EXERCISE: Copy down every line where the string "Write" shows up.

RECORDS FOR THIS EXERCISE start

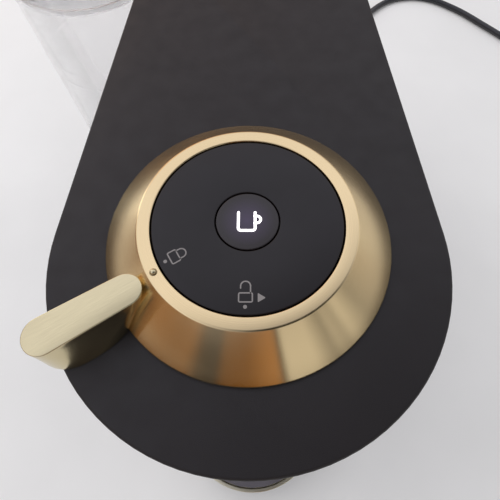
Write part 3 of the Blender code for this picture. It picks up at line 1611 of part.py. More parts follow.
def fin_gaps(back):
    """The gaps between the heater's cooling fins, as one cutting tool."""
    bm = bmesh.new()
    count = int(HEATER_H / HEATER_FIN_PITCH)
    for index in range(count):
        z = HEATER_BASE_Z + HEATER_FIN_PITCH * (index + 0.5)
        cube = bmesh.ops.create_cube(bm, size=1)["verts"]
        size = (HEATER_HALF * 2 + OVERRUN, HEATER_FIN_DEPTH * 2, HEATER_FIN_GAP)
        bmesh.ops.scale(bm, vec=size, verts=cube)
        bmesh.ops.translate(bm, vec=(0, back, z), verts=cube)
    return bodied("fin_gaps", bm)


def hose(name, route):
    """A hose whose first and last stretches stay straight, square to what they meet."""
    bent = smooth_points(route[1:-1], HOSE_R * 3)
    place(tube(name, [route[0], *bent, route[-1]], HOSE_R), "hose")


def build_hoses(pump_at, back):
    spacing = HOSE_R * 4
    pump_x, pump_y = pump_at
    hose(
        "inlet_hose",
        [
            (0, HEAD_REAR_Y, FITTING_TOP_Z + FIT),
            (0, HEAD_REAR_Y, FITTING_TOP_Z + HOSE_R),
            (0, HEAD_REAR_Y, FITTING_TOP_Z + spacing),
            (METER_X / 2, (HEAD_REAR_Y + METER_Y) / 2, METER_TOP_Z + spacing * 2),
            (METER_X, METER_Y, METER_TOP_Z + spacing),
            (METER_X, METER_Y, METER_TOP_Z + HOSE_R),
            (METER_X, METER_Y, METER_TOP_Z + FIT),
        ],
    )
    pump_top = PUMP_TOP_Z + PUMP_NOSE_H
    pressure = [
        (pump_x, pump_y, pump_top + FIT),
        (pump_x, pump_y, HEATER_BASE_Z - FIT),
    ]
    place(tube("pressure_hose", pressure, HOSE_R), "hose")
    heater_top = HEATER_BASE_Z + HEATER_H
    middle = back + HEATER_DEPTH / 2
    hose(
        "brew_hose",
        [
            (0, middle, heater_top + FIT),
            (0, middle, heater_top + HOSE_R),
            (0, back + HEATER_DEPTH, HEAD_BASE_Z - spacing),
            (0, HINGE_WALL_Y + HOSE_R * 2, HEAD_BASE_Z - HOSE_R),
            (0, HINGE_WALL_Y + spacing, HEAD_BASE_Z + spacing),
            (0, HINGE_WALL_Y + HOSE_R * 3, HINGE_Z - spacing * 1.5),
            (0, HINGE_WALL_Y + HOSE_R * 2, HINGE_Z - spacing),
        ],
    )


def cord_points():
    side = column_side(RELIEF_Y)
    floor = CORD_R + CORD_LIFT
    start = Vector((side + RELIEF_LEN + FIT, RELIEF_Y, RELIEF_Z))
    straight = start + Vector((CORD_R * 2, 0, 0))
    sloped = straight + Vector((CORD_R * 3, CORD_R * 2, (floor - RELIEF_Z) / 2))
    route = [straight, sloped]
    route += [(x, y, floor) for x, y in CORD_ROUTE]
    end, before = Vector(route[-1]), Vector(route[-2])
    flat = (end - before).normalized()
    tilt = math.radians(PLUG_TILT_DEG)
    climb = flat * math.cos(tilt) + Vector((0, 0, math.sin(tilt)))
    climb *= (plug_rest() - floor) / math.sin(tilt)
    return [start, *smooth_points(route, CORD_R * 6), end + climb]


def build_cord():
    points = cord_points()
    place(tube("mains_cord", points, CORD_R, 2), "glossy_black")
    side = column_side(RELIEF_Y)
    relief = turned(
        "strain_relief",
        [
            (0, 0),
            (RELIEF_FLANGE_R, 0),
            (RELIEF_FLANGE_R, RELIEF_FLANGE_H),
            (RELIEF_R, RELIEF_FLANGE_H),
            (CORD_R + PLAY, RELIEF_LEN + RELIEF_FLANGE_H),
            (0, RELIEF_LEN + RELIEF_FLANGE_H),
        ],
        steps=SMALL_STEPS,
    )
    relief.rotation_euler = (0, math.radians(90), 0)
    relief.location = (side - RELIEF_FLANGE_H, RELIEF_Y, RELIEF_Z)
    place(relief, "rubber")

    place(build_plug(points), "glossy_black")


def plug_rest():
    """How high the plug's tail lies when its side rests on the table."""
    tilt = math.radians(PLUG_TILT_DEG)
    return CORD_LIFT + max(
        PLUG_R * radius * math.cos(tilt) - PLUG_LEN * along * math.sin(tilt)
        for along, radius in PLUG_SHARES
    )


def build_plug(points):
    along = (points[-1] - points[-2]).normalized()
    profile = [(PLUG_R * radius, PLUG_LEN * share) for share, radius in PLUG_SHARES]
    plug = turned("mains_plug", [(0, 0), *profile, (0, PLUG_LEN)], steps=INNER_STEPS)
    plug.rotation_mode = "QUATERNION"
    plug.rotation_quaternion = along.to_track_quat("Z", "Y")
    plug.location = points[-1] + along * FIT
    aside = along.cross(Vector((0, 0, 1))).normalized()
    pins = []
    for index, side in enumerate((-1, 1)):
        root = plug.location + along * (PLUG_LEN - PLUG_PIN_R) + aside * (PLUG_PIN_HALF * side)
        tip = root + along * (PLUG_PIN_LEN + PLUG_PIN_R)
        pins.append(rod(f"plug_pin_{index}", PLUG_PIN_R, root, tip, SMALL_STEPS))
    add(plug, *pins)
    return plug


def main():
    build_base()
    build_column()
    build_rear_cap()
    build_brewing_unit()
    build_motor()
    build_belt()
    build_drum()
    build_bin()
    build_tray()
    build_arm()
    build_tank()
    head_axis = build_head()
    build_lever(head_axis)
    build_cage(head_axis)
    build_inner_works()
    build_cord()


clear_scene()
MACHINE = collection("capsule_coffee_machine")
CUTTERS = collection("cutters")
MATERIALS = make_materials()
main()
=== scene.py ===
"""Looks of the capsule coffee machine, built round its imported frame.

Metres, +Z up. The origin is on the table under the brewing axis, +X is the
user's right and +Y the machine's back. Heights come from the frame's boxes.
"""

import json
import math

import bmesh
import bpy
from mathutils import Matrix, Vector


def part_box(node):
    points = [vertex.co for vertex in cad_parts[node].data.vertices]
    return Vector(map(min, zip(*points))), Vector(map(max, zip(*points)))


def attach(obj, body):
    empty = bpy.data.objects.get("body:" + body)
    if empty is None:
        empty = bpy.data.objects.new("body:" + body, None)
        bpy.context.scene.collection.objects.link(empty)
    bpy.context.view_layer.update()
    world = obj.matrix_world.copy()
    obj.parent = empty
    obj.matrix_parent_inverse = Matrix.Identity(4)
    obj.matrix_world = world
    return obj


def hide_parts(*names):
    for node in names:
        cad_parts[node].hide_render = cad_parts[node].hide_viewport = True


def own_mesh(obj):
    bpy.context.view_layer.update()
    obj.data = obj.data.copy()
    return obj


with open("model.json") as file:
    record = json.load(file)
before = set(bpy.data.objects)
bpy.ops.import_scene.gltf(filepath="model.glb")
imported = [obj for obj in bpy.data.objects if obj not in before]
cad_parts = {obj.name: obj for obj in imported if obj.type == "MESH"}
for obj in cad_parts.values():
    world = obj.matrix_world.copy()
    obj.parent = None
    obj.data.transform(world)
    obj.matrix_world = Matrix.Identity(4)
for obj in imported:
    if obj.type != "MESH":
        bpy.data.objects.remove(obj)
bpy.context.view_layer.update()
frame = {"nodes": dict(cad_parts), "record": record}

MM = 0.001
FIT = 0.3 * MM
OVERCUT = 1 * MM
WELD_REACH = 0.01 * MM
ON_AXIS = 0.01 * MM

# Plan of the machine, two circles joined by tangents, as (centre's y, radius)
PLAN_FRONT = (-4.7 * MM, 71.8 * MM)
PLAN_REAR = (200 * MM, 50.5 * MM)
PLAN_STEPS = 48
ROUND_STEPS = 128
SMALL_ROUND_STEPS = 48
CURVE_STEPS = 24
LEVER_END_STEPS = 14
LEVER_LEVELS = 12
LEVER_EDGE_STEPS = 3
STUD_STEPS = 6
LINE_END_STEPS = 8
RELIEF_RIBS = 6
MESH_CREASE_DEG = 35
RING_CREASE_DEG = 28
PLATE_EDGE_DEG = 50

# Heights and places read from the frame
PLATE_LOW, PLATE_TOP = (corner.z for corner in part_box("top_plate"))
HINGE_Y = (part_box("hinge_pin")[0].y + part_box("hinge_pin")[1].y) / 2
HINGE_Z = (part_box("hinge_pin")[0].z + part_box("hinge_pin")[1].z) / 2
DISC_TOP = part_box("control_disc")[1].z
DISC_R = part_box("control_disc")[1].x
BUTTON_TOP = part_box("coffee_button")[1].z
RING_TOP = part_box("lock_lever")[1].z
TANK_X = (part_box("water_tank")[0].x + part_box("water_tank")[1].x) / 2
TANK_Y = (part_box("water_tank")[0].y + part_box("water_tank")[1].y) / 2
TRAY_Y = (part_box("cup_ring")[0].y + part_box("cup_ring")[1].y) / 2

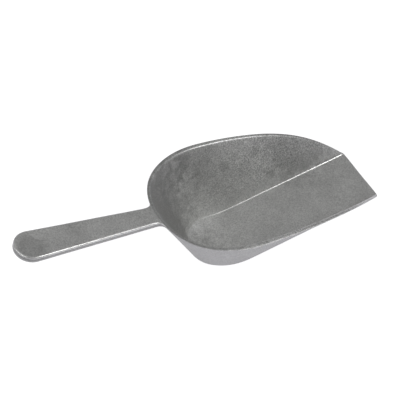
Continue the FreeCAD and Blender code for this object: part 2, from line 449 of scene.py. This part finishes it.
def floor_and_lip(build, sheets, front, rim_loop, rim_wear_and_painted_highlight):
    """Adds the flat floor, the flat underside and the rounded lip between their front edges."""
    profiles = []
    edges = []
    for sheet, sharp in zip(sheets, front):
        foot = sheet[:, -1]
        cols = 2 * (len(T) - 1 - SIDE_ROWS)
        y = np.linspace(-foot[0, 1], foot[0, 1], cols + 1)
        row = np.stack([0 * y + foot[0, 0], y, 0 * y + foot[0, 2]], axis=-1)
        side = foot[:SIDE_ROWS + 1]
        back = full_loop(foot[SIDE_ROWS:])
        build.grid(tongue_patch(side, back, row), "bowl")
        sheet_line = np.concatenate([sheet[0] * MIRROR, row[1:-1], sheet[0][::-1]])
        row_sharp = row[1:-1] - np.array([NOSE_R, 0.0, 0.0])
        sharp_line = np.concatenate([sharp * MIRROR, row_sharp, sharp[::-1]])
        profiles.append(sheet_line)
        edges.append(sharp_line)
    gap = edges[1] - edges[0]
    span = np.linalg.norm(gap, axis=-1, keepdims=True)
    reach = np.minimum(NOSE_R, LIP_SHARE * span)
    flat_a = edges[0] + unit(gap) * reach
    flat_b = edges[1] - unit(gap) * reach
    weight = np.full((len(gap), 1), SQUARE_EDGE)
    first = conic(profiles[0], edges[0], flat_a, weight, ARC_SEGS)
    last = conic(flat_b, edges[1], profiles[1], weight, ARC_SEGS)
    flat = np.stack([flat_a + (flat_b - flat_a) * f for f in np.linspace(0, 1, FLAT_SEGS + 1)])
    lip = np.concatenate([first, flat[1:-1], last]).transpose(1, 0, 2)
    lip[0], lip[-1] = rim_loop[0], rim_loop[-1]
    build.grid(lip, "bowl", rim_wear_and_painted_highlight)


# ---------------------------------------------------------------- handle shape

BACKWARD = np.array([math.cos(PITCH), 0.0, math.sin(PITCH)])
UPWARD = np.array([-math.sin(PITCH), 0.0, math.cos(PITCH)])
SIDEWAYS = np.array([0.0, 1.0, 0.0])
ROOT = np.array([ROOT_S, 0.0, ROOT_TOP_Z])


def on_handle(d, y, depth):
    """Point in (s, y, z) at distance d back along the handle, y across and depth below its top."""
    d, y, depth = (np.asarray(v, float)[..., None] for v in (d, y, depth))
    return ROOT + BACKWARD * d + SIDEWAYS * y - UPWARD * depth


def handle_outline():
    """Half outline of the handle as (d, y), its outward normal, and how many points are rows."""
    length = (END_S - ROOT_S) / math.cos(PITCH)
    end_r = END_W / 2
    centre = length - end_r
    taper = math.asin((end_r - ROOT_W / 2) / centre)
    tangent = centre - end_r * math.sin(taper)
    d = np.linspace(FLARE_D, tangent, HANDLE_ROWS)
    y = ROOT_W / 2 + d * math.tan(taper)
    y = y[-1] + (y - y[-1]) * (end_r * math.cos(taper) - ROOT_W / 2) / (y[-1] - ROOT_W / 2)
    angle = np.linspace(math.pi / 2 + taper, END_TURN, END_ROWS + 1)[1:]
    last = np.linspace(END_TURN, 0.0, PATCH_COLS + 1)[1:]
    rows = len(d) + len(angle)
    turn = np.concatenate([np.full(len(d), math.pi / 2 + taper), angle, last])
    normal = np.stack([np.cos(turn), np.sin(turn)], axis=-1)
    cap = np.stack([centre + end_r * np.cos(turn[len(d):]), end_r * np.sin(turn[len(d):])], axis=-1)
    line = np.stack([d, y], axis=-1)
    return np.concatenate([line, cap]), normal, rows


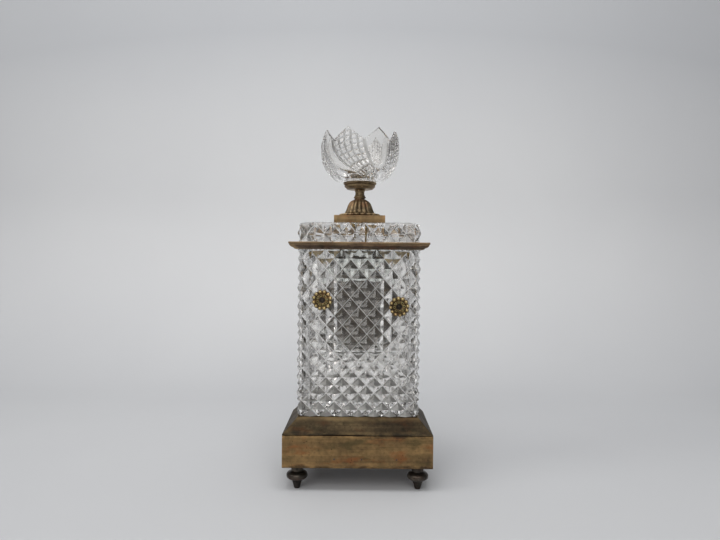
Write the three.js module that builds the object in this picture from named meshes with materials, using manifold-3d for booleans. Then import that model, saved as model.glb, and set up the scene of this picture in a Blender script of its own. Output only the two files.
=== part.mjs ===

RECORDS FOR THIS EXERCISE end

TASK SOLUTION:
Write part 3 of the Blender code for this picture. It picks up at line 1611 of part.py. More parts follow.
Write the three.js module that builds the object in this picture from named meshes with materials, using manifold-3d for booleans. Then import that model, saved as model.glb, and set up the scene of this picture in a Blender script of its own. Output only the two files.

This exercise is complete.